«Prima di attuare una legge di stabilità a deficit, Renzi per coerenza dovrebbe abolire l’obbligo di pareggio di bilancio dalla Costituzione. Il rischio altrimenti è che la legge di stabilità sia dichiarata incostituzionale». Lo evidenzia il professor Claudio Borghi Aquilini, responsabile del dipartimento Economia della Lega Nord e consigliere della Regione Toscana. Come rivelato dal presidente del Consiglio, Matteo Renzi, la legge di stabilità avrà un valore vicino ai 30 miliardi di euro. Le dimensioni complessive della manovra stanno lievitando, e in questa somma rientrano i 16,8 miliardi per neutralizzare le clausole di salvaguardia e i 5 miliardi per eliminare Imu e Tasi sulla prima casa. Negli ultimi giorni il premier ha anticipato inoltre una serie di nuovi interventi, tra cui ci sono il bonus per i bambini poveri, il maxi ammortamento per gli investimenti e il taglio dell’Ires sui profitti delle aziende.
Dove si prenderanno tutti i soldi per gli interventi annunciati dal governo?
Abbiamo già visto che la maggior parte di queste idee si basa sulla speranza di una futura crescita e di una maggiore flessibilità concessa dall’Europa, che in concreto si tradurrà in maggior deficit rispetto al dovuto. In entrambi i casi si tratta di condizioni ipotetiche, che dubito potranno avverarsi.
Perché?
L’Italia ha inserito il pareggio di bilancio in Costituzione e ha firmato il trattato del Fiscal Compact. Se poi per paradosso si consentisse al nostro Paese di fare il 10% di deficit, i soldi da spendere sarebbero potenzialmente 150 miliardi di euro. Peccato che queste ipotesi fossero considerate come bestemmie, almeno prima che al governo arrivasse Renzi.
Per quali motivi la posizione del governo italiano è cambiata?
L’idea di fare più deficit era considerata così vergognosa da dover necessariamente mettere il pareggio di bilancio in Costituzione, rispetto a cui la Lega Nord è sempre stata contraria. È legittimo cambiare idea, ma come prima cosa bisognerebbe togliere il pareggio di bilancio dalla Costituzione. Altrimenti si rischia che ogni Legge di stabilità fatta in questo modo sia incostituzionale.

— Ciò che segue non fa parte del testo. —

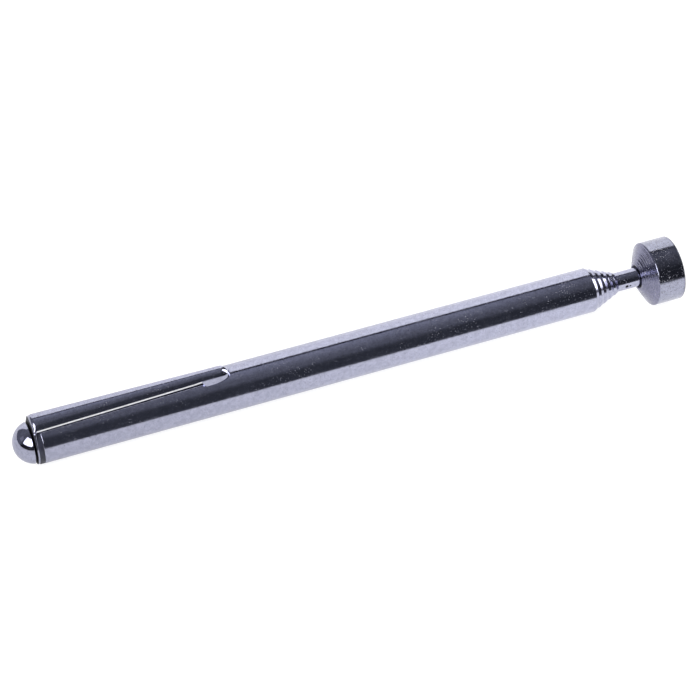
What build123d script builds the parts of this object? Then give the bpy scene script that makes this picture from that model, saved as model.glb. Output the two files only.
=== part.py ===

L’Ue ci consentirà di fare più deficit rispetto a quanto concordato con il Fiscal Compact?
Sia che lo consenta, sia che non lo consenta, ciò equivale a confermare che la nostra sovranità è limitata. L’Italia in questo momento potrebbe permettersi di fare più deficit, anche in misura assai maggiore, per fare ripartire l’economia. Il problema è che non abbiamo rimosso le condizioni di base per cui la nostra economia va male, e cioè che ci manca la sovranità monetaria. E soprattutto dobbiamo ogni volta aspettare l’ok da qualcun altro. Siamo ancora uno Stato sovrano?
Secondo lei comunque l’ok di Bruxelles arriverà?
In questo momento in Europa stanno sforando tutti. Dopo la solita pantomima, è possibile che si arriverà a un compromesso. Fatto sta che siamo alla fase tipica dei venditori di tappeti: il primo prezzo sparato è altissimo, e poi si fa passare il secondo prezzo, un po’ più basso, come una grande opportunità e un grande risultato. Alla fine arriverà il sofferto sì da parte di Bruxelles, e si andrà avanti come si è fatto finora.
Perché intanto non si parla più di spending review?
Non è una grande novità che le spending review siano state messe in soffitta. Dopo i commissari Bondi, Cottarelli e Gutgeld, ci si scontra con un dato di fatto banale: i tagli alla spesa vanno a incidere sempre sui redditi di qualcun altro.
Quindi lei lascerebbe la spesa pubblica ai livelli attuali?
La vera spending review avrebbe dovuto tagliare i miliardi dei Fondi Salva Stato. Le somme non dovute regalate dall’Italia agli altri Paesi impattano direttamente sull’indebitamento di ministeri e Bankitalia. Sono soldi caricati sul bilancio, ma che non ci portano nessun beneficio perché non vanno in circolo nel nostro Paese. I tagli alla sanità al contrario hanno effetti negativi per l’economia italiana.
In che modo?
Oltre a intervenire su servizi che sono vitali per i cittadini, comportano riduzioni del personale come è avvenuto in Toscana. In questo modo si aumenta la disoccupazione, e quindi non si va da nessuna parte. Tanto più che nella maggior parte dei casi i tagli sono scaricati vero il basso, cioè verso Regioni e Comuni.